Come sempre la partecipazione è stata consistente e, con buona approssimazione, si è raggiunta la ragguardevole cifra di circa 120.000 partecipanti, equamente distribuiti fra nord Italia (specie il TriVeneto), centro, sud e isole. Secondo la miglior tradizione “variegato” e con la lodevole assenza (tranne qualche sporadico caso) di bandiere di partito, sostituite da quelle delle ACLI, delle associazioni scoutistiche, dalle varie rappresentanze sindacali, dall’ANPI, da centinaia di altri gruppi di difesa dell’ambiente, del territorio, della salute e dei diritti di ogni genere e colore. Da rimarcare la presenza di nutriti gruppi, perfettamente integrati, di varie etnie e religioni che hanno percorso regolarmente tutto il tragitto fino alla Rocca di Assisi per gli interventi di chiusura (fino circa alle ore 17). Si è notato il ripetersi di una tendenza già presente nelle ultime marce (che, come è noto, si svolgono con scadenza biennale): l’amichevole, a volte entusiastica, accoglienza delle popolazioni locali, sia a Perugia, sia lungo il tratto, sia ad Assisi. Un susseguirsi di segnali importanti (striscioni ai balconi e alle finestre, gruppi musicali che hanno ripetuto pezzi in segno di saluto e, per ultima, la disponibilità a dare “generi di conforto” come acqua, latte, panini, al passaggio della pacifica colonna.
Importantissimo l’atteggiamento delle forze dell’ordine, sempre discrete e organizzate, con un controllo preciso specie nelle vicinanze delle basiliche della città di San Francesco, come è pure da rimarcare l’attenzione da parte del mondo politico umbro e nazionale, con più esponenti politici che, a fianco dei marciatori-manifestanti, hanno fatto capire che ci possono essere persone/gruppi che si impegneranno per trovare le soluzioni migliori per la pace (anzi, per le “paci”).

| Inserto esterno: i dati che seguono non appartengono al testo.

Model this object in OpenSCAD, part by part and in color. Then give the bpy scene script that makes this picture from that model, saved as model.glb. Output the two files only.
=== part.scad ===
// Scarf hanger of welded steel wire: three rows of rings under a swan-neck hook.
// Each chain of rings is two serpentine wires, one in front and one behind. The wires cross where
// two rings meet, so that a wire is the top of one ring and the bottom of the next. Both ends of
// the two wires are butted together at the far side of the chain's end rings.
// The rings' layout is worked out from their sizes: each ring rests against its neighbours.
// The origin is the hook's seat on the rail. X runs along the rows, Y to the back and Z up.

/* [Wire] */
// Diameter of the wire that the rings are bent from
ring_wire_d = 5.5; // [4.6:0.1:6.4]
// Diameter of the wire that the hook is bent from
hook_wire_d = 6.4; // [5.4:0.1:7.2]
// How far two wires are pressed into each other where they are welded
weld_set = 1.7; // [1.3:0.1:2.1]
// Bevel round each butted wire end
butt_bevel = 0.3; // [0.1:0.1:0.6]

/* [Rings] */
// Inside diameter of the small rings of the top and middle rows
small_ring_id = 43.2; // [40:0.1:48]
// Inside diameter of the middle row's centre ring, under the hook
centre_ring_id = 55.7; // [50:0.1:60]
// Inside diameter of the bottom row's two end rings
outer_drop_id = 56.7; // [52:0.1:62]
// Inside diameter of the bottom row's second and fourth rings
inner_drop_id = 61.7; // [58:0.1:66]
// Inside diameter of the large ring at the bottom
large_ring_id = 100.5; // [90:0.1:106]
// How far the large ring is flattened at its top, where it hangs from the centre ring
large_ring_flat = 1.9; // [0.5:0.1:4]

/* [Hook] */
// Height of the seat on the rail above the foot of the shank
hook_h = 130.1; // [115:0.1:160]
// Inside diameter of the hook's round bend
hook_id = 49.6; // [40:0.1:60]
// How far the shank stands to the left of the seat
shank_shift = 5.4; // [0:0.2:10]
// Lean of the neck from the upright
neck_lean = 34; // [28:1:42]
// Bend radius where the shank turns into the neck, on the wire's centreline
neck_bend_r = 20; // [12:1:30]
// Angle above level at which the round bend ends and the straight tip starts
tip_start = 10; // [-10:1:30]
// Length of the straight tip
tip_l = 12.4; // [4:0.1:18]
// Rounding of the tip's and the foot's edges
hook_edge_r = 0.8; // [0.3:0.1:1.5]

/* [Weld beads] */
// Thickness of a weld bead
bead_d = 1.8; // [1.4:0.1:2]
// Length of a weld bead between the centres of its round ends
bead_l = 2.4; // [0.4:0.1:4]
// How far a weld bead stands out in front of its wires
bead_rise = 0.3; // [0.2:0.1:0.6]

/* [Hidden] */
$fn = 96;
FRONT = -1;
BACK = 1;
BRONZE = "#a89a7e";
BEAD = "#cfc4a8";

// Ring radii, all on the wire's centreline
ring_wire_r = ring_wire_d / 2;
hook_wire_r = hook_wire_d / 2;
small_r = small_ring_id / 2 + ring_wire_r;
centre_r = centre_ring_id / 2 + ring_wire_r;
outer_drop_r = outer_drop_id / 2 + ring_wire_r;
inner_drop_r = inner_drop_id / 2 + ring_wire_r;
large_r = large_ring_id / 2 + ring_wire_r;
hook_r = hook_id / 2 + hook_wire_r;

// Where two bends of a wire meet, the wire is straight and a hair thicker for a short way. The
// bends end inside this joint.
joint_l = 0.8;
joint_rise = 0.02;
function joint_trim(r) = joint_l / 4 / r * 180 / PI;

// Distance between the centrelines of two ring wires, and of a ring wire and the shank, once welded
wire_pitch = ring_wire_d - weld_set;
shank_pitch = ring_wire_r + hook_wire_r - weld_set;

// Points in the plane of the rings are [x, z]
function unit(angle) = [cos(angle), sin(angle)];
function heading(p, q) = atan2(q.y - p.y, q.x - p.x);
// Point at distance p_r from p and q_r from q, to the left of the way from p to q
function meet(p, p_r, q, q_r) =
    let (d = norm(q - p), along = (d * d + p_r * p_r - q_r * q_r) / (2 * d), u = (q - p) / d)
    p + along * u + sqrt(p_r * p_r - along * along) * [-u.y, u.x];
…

Al proposito, è risuonata più volte la richiesta – vibrante – di una interruzione da parte dello Stato Italiano di ogni tipo di fornitura militare di guerra a tutti i Paesi (o ai gruppi) che si stanno oggi confrontando sul campo. Si è fatto cenno (specie nei comizi conclusivi) agli affari che attualmente fanno FinMeccanica, Beretta, FinCantieri e si è chiesto di trasformare la “Tavola della Pace” da un periodico momento organizzativo ad un più stringente “comitato di garanzia” a favore di pace e non violenza.
Un clima festoso, allietato da una giornata sostanzialmente di sole, distante migliaia di anni luce dalle marce degli anni Ottanta o Novanta in cui il “nastro” dei manifestanti attraversava paesi ermeticamente chiusi che vedevano i pacifisti più come barbari attaccabrighe che come semi di pace.

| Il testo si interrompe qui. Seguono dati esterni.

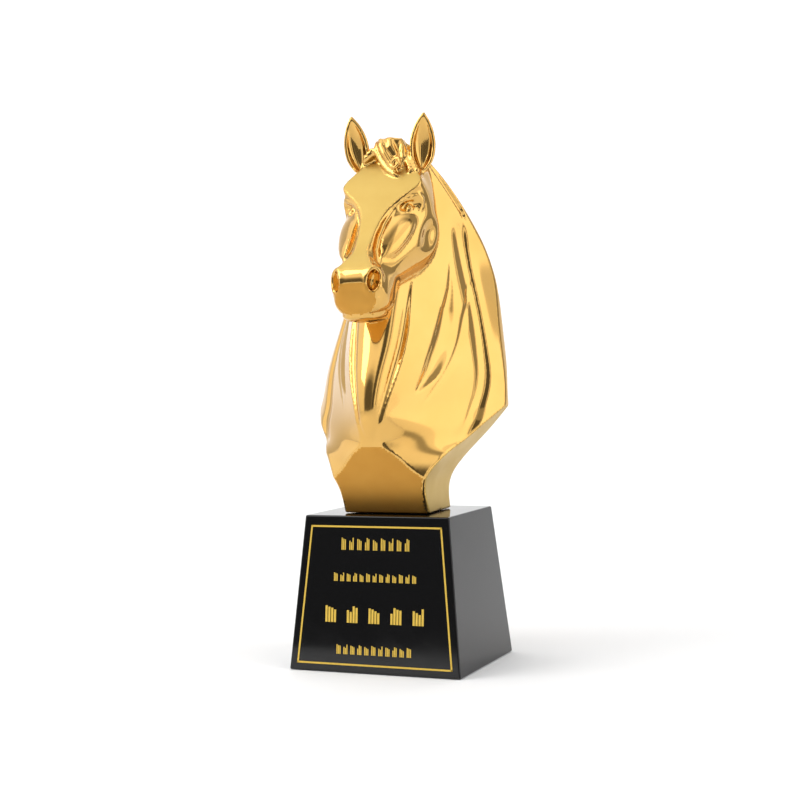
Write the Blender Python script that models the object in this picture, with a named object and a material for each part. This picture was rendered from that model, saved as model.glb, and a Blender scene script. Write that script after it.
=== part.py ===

E proprio di “semi di pace” ha trattato il documento inviato dal Presidente della Repubblica, Sergio Mattarella “Desidero rivolgere un caloroso saluto (…), in special modo ai giovani che esprimono la loro speranza di vedere cancellate le guerre, le violenze e le limitazioni dei diritti umani in ogni angolo del mondo. (…) Il mio augurio è (…) che la vostra semina sia propizia”. Non possiamo che sottoscrivere.